As developed in the later testimony during the hearing on Benton's motion, Benton
told his lawyer he was unhappy with the delays and how the case was progressing. At the
scheduled preliminary hearing in early April 2018, Benton voiced his displeasure to the
district court, citing the continuances, his inability to review some of the police reports
and other discovery, and the plea offer the prosecutor had extended only that morning.

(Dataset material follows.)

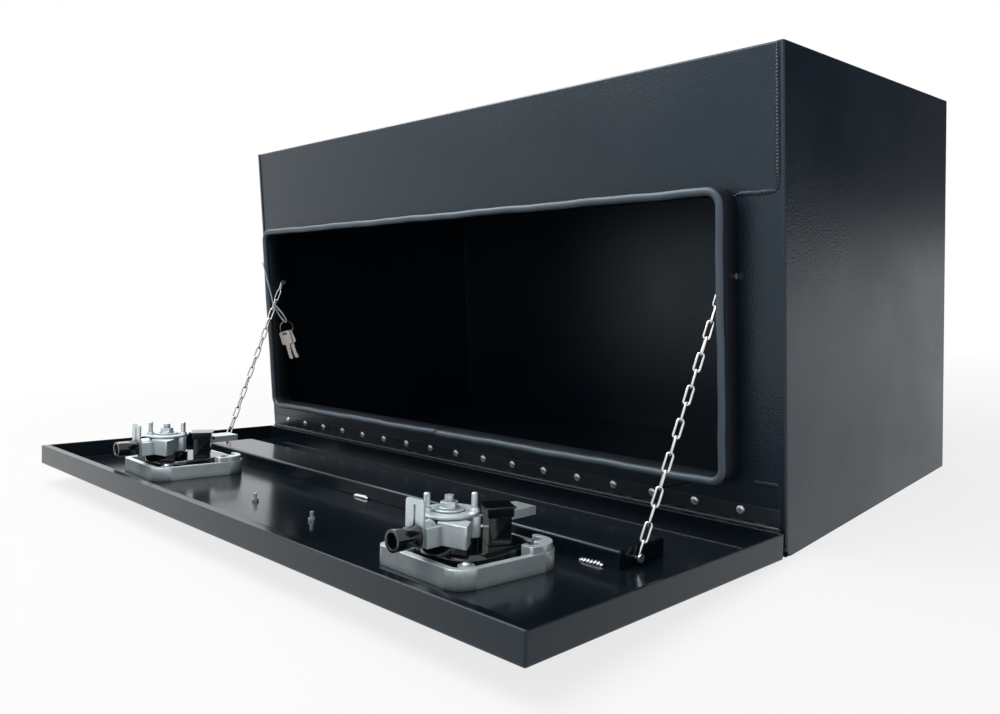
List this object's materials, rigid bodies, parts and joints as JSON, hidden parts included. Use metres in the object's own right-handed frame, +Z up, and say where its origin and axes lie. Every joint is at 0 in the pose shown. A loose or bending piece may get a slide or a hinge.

The district court asked Benton if he was requesting that a new lawyer be appointed to
represent him. Benton said he did not want another appointed lawyer but indicated he
was considering hiring a lawyer. The district court said the case would not be continued
again for him to decide on hiring a lawyer. The district court pointed out a retained
lawyer could pick up Benton's representation later in the proceedings. The district court
then recessed the hearing so Benton could talk with his appointed lawyer about how to
proceed.
After the recess, Benton told the district court he had decided to accept the plea
offer from the State. Before starting the formal plea hearing, the district court told
Benton, "I don't want [your lawyer] or anybody else to pressure you into doing something
you don't want to do here today; okay?" Benton responded, "Yes, sir." At the start of the
plea hearing, the district court reiterated Benton needed to understand what he was going
to do in entering a plea and that was what he actually wanted to do.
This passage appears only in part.